The pullout test, a nondestructive testing(NDT), for pre-installed inserts is perhaps the most widely used technique to estimate the in-situ compressive strength of concrete. It measures the force needed to pullout a standardized metal insert embedded into concrete members. The pullout test was certified by the American Society for Testing and Materials(ASTM) and Canadian Standards Association(CSA) as a reliable method for determining the strength of concrete in concrete structures under construction. To easily estimate the strength of ultra-high-strength concrete, a simplified pullout tester, primarily composed of a standard 12mm bolt with a groove on the shaft as a break-off bolt, an insert nut, and a hydraulic oil pump without a load cell, was proposed.

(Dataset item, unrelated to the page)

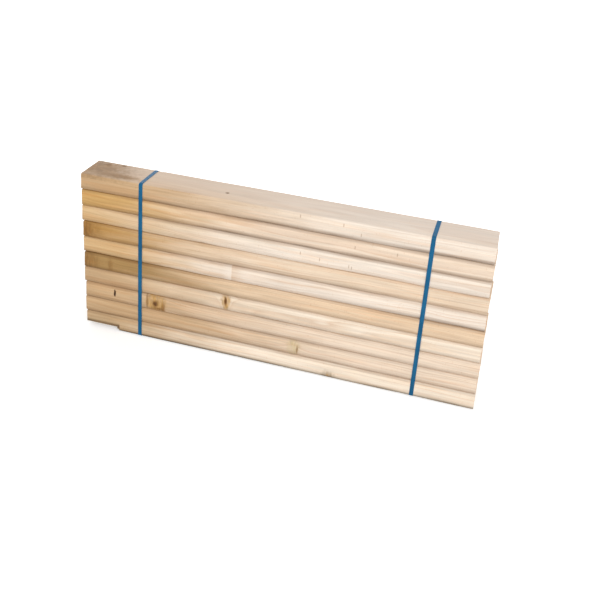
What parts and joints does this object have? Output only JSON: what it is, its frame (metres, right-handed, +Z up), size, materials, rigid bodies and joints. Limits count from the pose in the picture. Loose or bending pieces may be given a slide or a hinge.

Four wall and two slab specimens were tested for two levels of concrete strength, 80MPa and 100MPa, using a simplified pullout tester with a load cell to verify the advantages of the pullout test and simplified pullout test. The compressive strength of concrete, pullout load, and the rupture of the break-off bolt were measured 11 times, day 1 to 7, 14, 21, 28, and 90. The correlation of the pullout load and the compressive strength of each specimen show a higher degree of reliability. Therefore, a simplified pullout test can be used to evaluate the in-place strength of ultra-high-strength concrete in structures. The prediction equation for the groove diameter of the break-off bolt(y) with the concrete strength(x) was proposed as y=0.0184x+5.4. The results described in this research confirm the simplified pullout's utility and potential for low cost, simplicity, and convenience.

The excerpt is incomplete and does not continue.